Climenhaga has lived in Toronto since she was six weeks old, and has been advocating for safer streets and urban transportation since the dawn of the millennium. She was part of the call to bring down the Gardiner Expressway east of the Don River, which came to pass in 2001. She rallied to get the St. Clair Right of Way put in in the mid-aughts. Before that, she worked at non-profits, including the World Wildlife Fund, Smart Commute, and Moving the Economy. And at a recent Public Works and Infrastructure Committee meeting to discuss a cityscaping that would dramatically change the look and feel of Yonge Street up in North York, she took her advocacy there. Having surveyed people on the streets and read the staff reports, she stated, calmly and respectfully and with informed assurance, what the experts had been saying for years: “Yes, North York should have its own downtown. Yes, North York should have its own Main Street.”
So when people introduce her as a mom of three, making her first steps into politics by trying to sideline John Tory’s reelection plans, they’re not wrong. But it discounts a lot of years of rallying for the issues this St. Clair and Bathurst resident believes could improve people’s lives.
“A traditional path in politics is school trustee, councillor, maybe MPP, then maybe, eventually, mayor,” says Climenhaga, two days after she filed her official bid for mayor. “That’s the path for a career in politics. I’m most interested in the most direct path to change.”
And change is in the air: The Transform Yonge decision was deferred until after the election, the candidates for Ontario provincial election have competing promises on everything from big ticket transit projects to minimum wage to legal cannabis. The OMB is out; the Local Planning Appeal Tribunal is in, shaping the way housing gets built and the scale at which it gets built for decades to come.
She entered the race after getting tired of seeing the issues that matter to her and her community get stopped at council.
“We say a lot of good things at the city. We have a lot of great strategies that have been adopted,” she said. But she had a hard time connecting those priorities and strategies with actual actions. She saw the voting records and was disappointed at all the issues that were being voted down. “When it comes to actually funding these things, we say we don’t have money for them. I believe we do have money for them, it’s all about priorities. Do we want to actually pay for a school nutrition program? Do we want to actually create a vibrant core in North York? If we really want these things, we have to vote for them. We have to fund them. And that’s where it’s breaking down. It’s not in the talk, the talk is all great. It’s all in the action.”
To Climenhaga, enacting true change begins with true vision, prioritizing accordingly, and getting things passed without creating polarizing social dynamics or labels. One key issue close to her heart that this could be applied to is the idea of safe streets.
“Safe streets doesn’t just mean maybe we’ll have a few less fatalities; maybe we’ll stop a few collisions,” she said. “It means, let’s have beautiful vibrant streets that are great places that everybody wants to be in, no matter what mode of transportation you use.”

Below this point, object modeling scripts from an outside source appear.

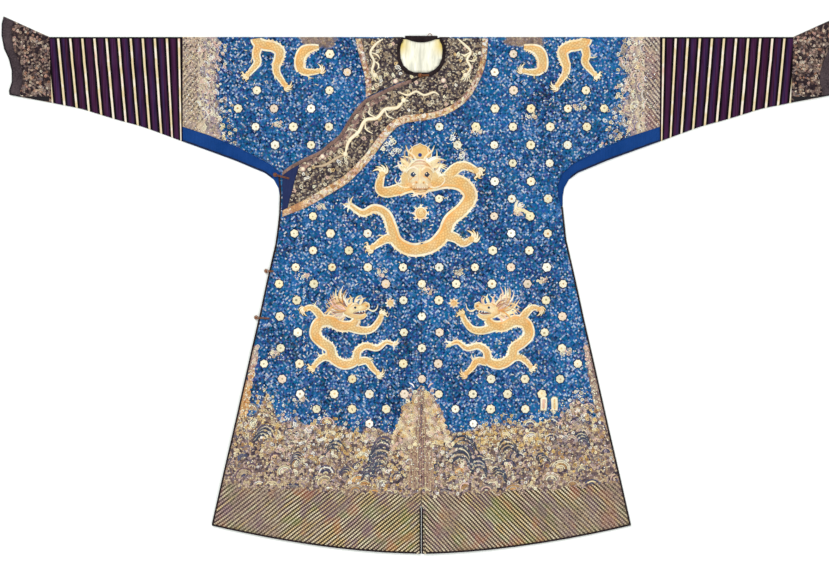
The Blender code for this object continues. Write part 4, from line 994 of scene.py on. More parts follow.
def front_face(work, at):
    """A dragon's head seen from the front, with its mane, horns and flaming crown."""
    for side in (1, -1):
        for angle, long in ((4, 44), (18, 52), (32, 58), (46, 60), (60, 58), (-10, 34), (-26, 28)):
            a = math.radians(angle)
            lock = within(
                at, side * 24 * math.cos(a), 58 + 30 * math.sin(a), angle if side > 0 else 180 - angle
            )
            wisps(work, lock, 3, long * 0.86, 12, (CREAM, PALE_GOLD, BEIGE, WHITE), half=3.2)
        work.ribbon(
            at, [(side * 9, 98, 3.6), (side * 17, 113, 3.4), (side * 31, 124, 2.8), (side * 37, 139, 0.6)],
            CREAM, 1.6, edge=OCHRE, lift=0.8,
        )
        work.ribbon(
            at, [(side * 22, 118, 2.6), (side * 20, 130, 2.0), (side * 25, 140, 0.4)], CREAM, 1.2, lift=0.8
        )
        ear = [(side * a, b) for a, b in ((27, 78), (36, 84), (49, 98), (52, 108), (40, 103), (28, 92))]
        work.blob(at, ear, PALE_GOLD, 1.0, edge=OCHRE, lift=0.6)
    crown = [
        (-28, 110), (-17, 105), (0, 103), (17, 105), (28, 110), (29, 121), (22, 131), (14, 137), (7, 139),
        (0, 143), (-7, 139), (-14, 137), (-22, 131), (-29, 121),
    ]
    work.blob(at, [(u * 1.1, 120 + (v - 120) * 1.1) for u, v in crown], CREAM, 0.7, lift=0.2)
    work.blob(at, crown, GOLD, 1.4, edge=OCHRE, lift=0.6)
    work.disc(at, 0, 114, 6.0, INDIGO, 1.2, edge=CREAM, core=rgb(30, 60, 150), lift=1.6)
    face = [(0, 14), (13, 16), (24, 24), (31, 38), (30, 52), (35, 66), (31, 82), (20, 95), (8, 101)]
    face += [(-u, v) for u, v in reversed(face) if u]
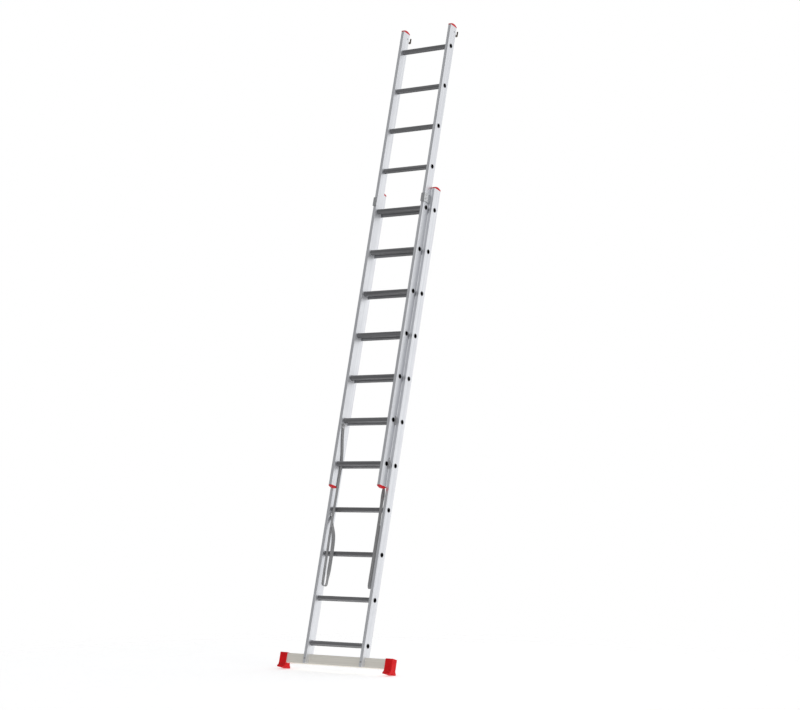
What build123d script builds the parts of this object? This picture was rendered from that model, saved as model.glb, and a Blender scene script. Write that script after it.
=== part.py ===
from build123d import *

import math
import os

# Two-section push-up ladder. Millimetres. X runs across the ladder, +Z runs up the stiles, and the
# climber stands on the -Y side. Z = 0 is the underside of the two feet, midway between them.
# The base section is the rear, wider one. The fly section slides in front of it, between its stiles.

# rungs
rung_pitch = 280.0
rung_count = 11
first_rung_height = 160.0
rung_size = 30.0
rung_corner_radius = 10.5
rung_bore_radius = 12.7
rung_spigot_radius = 14.0
rung_bead_radius = 17.0
rung_bead_width = 4.5
rung_flare_radius = 15.4
rung_flare_thickness = 0.8
tread_groove_count = 5
tread_groove_pitch = 3.6
tread_groove_depth = 0.9
tread_groove_width = 1.6

# stiles, as hollow extrusions
stile_width = 22.0
stile_depth = 66.0
stile_side_wall = 1.8
stile_flange_wall = 2.4
stile_corner_radius = 2.0
stile_groove_width = 6.0
stile_groove_depth = 0.8
stile_overhang = 140.0
base_stile_bottom = 30.0
base_half_width = 226.5
fly_half_width = 199.0
fly_plane_y = -58.0
fly_raised_pitches = 4

# end caps of the stiles
cap_dome_rise = 9.0
cap_skirt = 7.0
cap_plug_depth = 22.0
cap_plug_gap = 0.15
cap_plug_corner_radius = 1.5
cap_edge_radius = 2.5

# stabiliser bar and its feet
bar_height = 60.0
bar_depth = 36.0
bar_wall = 2.0
bar_corner_radius = 3.0
bar_front_y = -5.0
bar_half_length = 428.0
foot_length = 54.0
foot_wall = 3.5
foot_flare_front = 12.0
foot_flare_rear = 10.0
foot_flare_height = 30.0
foot_panel_width = 30.0
foot_panel_height = 34.0
foot_panel_depth = 1.0
sole_lip_height = 7.0
sole_groove_count = 5
sole_groove_depth = 2.0
sole_groove_width = 4.0
bar_bolt_radius = 4.0
bar_bolt_height = 58.0
bar_bolt_head_radius = 7.0
bar_bolt_head_height = 4.0
bar_bolt_tail = 9.0
bar_washer_radius = 9.0
bar_washer_thickness = 1.5
bar_nut_corner_radius = 7.5
bar_nut_height = 6.0

# guide brackets at the top of the base section
bracket_bottom = 2992.0
bracket_height = 56.0
bracket_thickness = 3.0
pad_thickness = 1.2
pad_gap = 1.3
bracket_rear_y = -8.0
bracket_lip_overlap = 2.0
bracket_fixing_inset = 9.0
bracket_fixing_end_gap = 14.0
pad_rivet_inset = 9.0
pad_rivet_low_gap = 20.0
pad_rivet_high_gap = 12.0
pad_end_gap = 2.0
pad_rear_gap = 12.0
pad_lip_overlap = 1.0
rivet_radius = 2.4
rivet_head_radius = 5.0
rivet_head_height = 2.0
rivet_tail = 4.0
low_head_radius = 4.0
low_head_height = 1.4

# hooks behind the top of the fly section
top_hook_thickness = 6.0
top_hook_bar = 8.0
top_hook_top_gap = 45.0
top_hook_arm_height = 22.0
top_hook_root = 24.0
top_hook_rivet_inset = 16.0
top_hook_reach = 34.0
top_hook_bend = 11.0
top_hook_step = 6.0
top_hook_step_run = 10.0
top_hook_tip_rise = 34.0
top_hook_throat_run = 12.0
top_hook_throat_rise = 4.0
top_hook_seat_rise = 7.0

# swinging rung hooks inside the fly stiles
rung_hook_thickness = 6.0
rung_hook_seat_gap = 0.5
rung_hook_wall = 7.5
rung_hook_eye_radius = 8.0
rung_hook_pin_radius = 4.0
rung_hook_pin_gap = 0.06
rung_hook_pivot_y = -38.0
rung_hook_pivot_rise = 38.0
rung_hook_swing = 152.0
rung_hook_slot_gap = 0.4
rung_hook_slot_below = 30.0
rung_hook_slot_above = 80.0
rung_hook_back_angle = -22.0
rung_hook_front_angle = 128.0
rung_hook_arm_angle = 112.0
rung_hook_spacer_radius = 6.5

# guide shoes on the outside of the fly stiles
shoe_gap = 0.5
shoe_width = 10.0
shoe_depth = 8.0
shoe_height = 60.0
shoe_end_thickness = 2.0

# straps
strap_tube_radius = 2.5
anchor_width = 27.0
anchor_height = 20.0
anchor_plate = 2.5
anchor_gap = 2.2
anchor_corner_radius = 3.0
anchor_screw_radius = 3.0
anchor_head_radius = 5.5
anchor_head_height = 2.4
fly_anchor_y = -66.0
fly_anchor_z = 1518.0
base_anchor_y = -8.0
base_anchor_z = 966.0

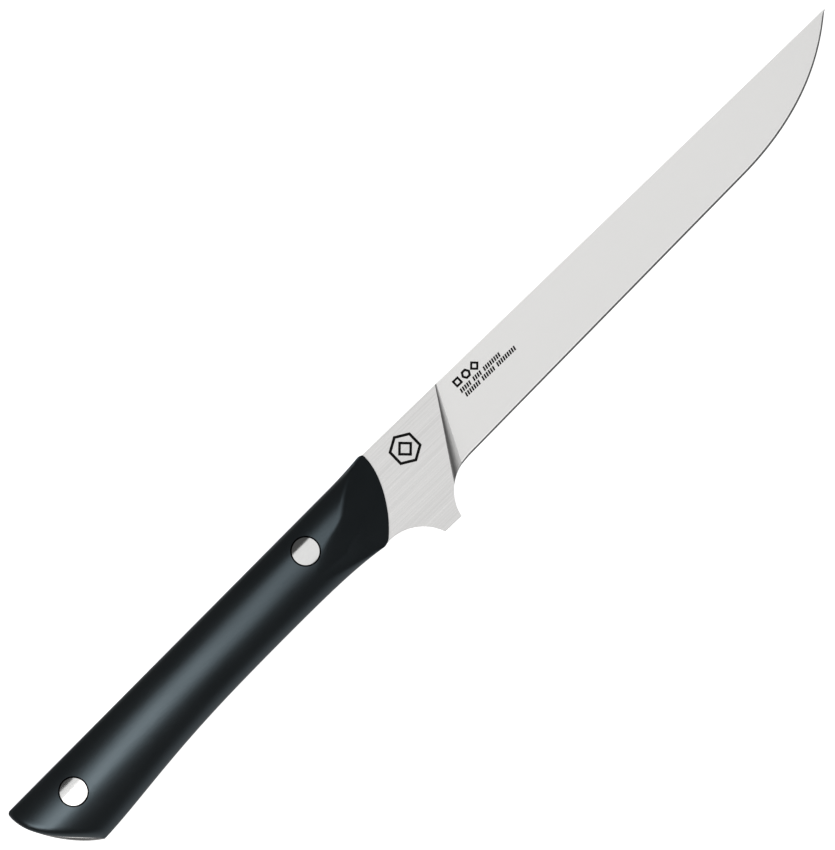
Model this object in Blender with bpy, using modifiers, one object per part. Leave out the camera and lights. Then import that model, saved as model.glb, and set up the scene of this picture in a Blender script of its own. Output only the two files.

Pushing vibrant streets, said Climenhaga, shouldn’t involve pitting drivers against cyclists or pedestrians or transit users. “It’s really not about dividing people. I absolutely don’t want to do that. It’s just that I want to be able to choose what mode of transportation to use, and right now, that choice is not available to many people.”
To her, the same divisions should not exist between city-dwellers and suburbanites. She described recently going to a Scarborough community council meeting and watching people try to reduce speeds around school zones. “Even though more of those areas support more cars, and have more car-oriented infrastructure, it’s still important for those people that our children can walk to school safely,” she said. “These issues are city-wide, we have to be able to talk about them as if they’re city-wide and really not pit people against each other.”
So, she said, the first step to actionable change is making these issues more accessible to residents and inviting them into the process in a way that is easier than getting people to City Hall at 9:30 for a deputation––perhaps, even, by bringing government to the affected areas. The second is by forming a vision. And along the way, infusing diversity into the decision-making process, either by changing the voting procedure to a ranked ballot system, or getting residents more engaged.
“It’s both making our government more welcoming to people, and it’s making our voting system actually have a possibility to bring diverse candidates into the city,” she said.
So what’s Sarah Climenhaga’s no-holds-barred, moonshot act? What would she change if there was no council to vote it down, no need to get approval from anybody? Her impulse answer was to make the lakes swimmable to anyone every day. Likely not a popular option in the dead of winter. But her real answer, articulated with such consideration that it may clue into her own true vision for Toronto:
“It would probably be to implement far more housing in this city, but not giant 90-storey towers. You could make our main streets like they are in Europe with seven-floor apartments all along every single main street. It would massively increase the amount of housing we have available, it would be more affordable, it would support the local businesses that line our main street. For me, it would be a real opportunity for Toronto to increase the number of people who can afford to live here and provide housing for all the people who need it in a way that’s not disruptive to our community but in a way enhances it.”
Climenhaga joins seven other candidates, including Mayor John Tory, who have announced their bid for the 2018 Municipal Election in October.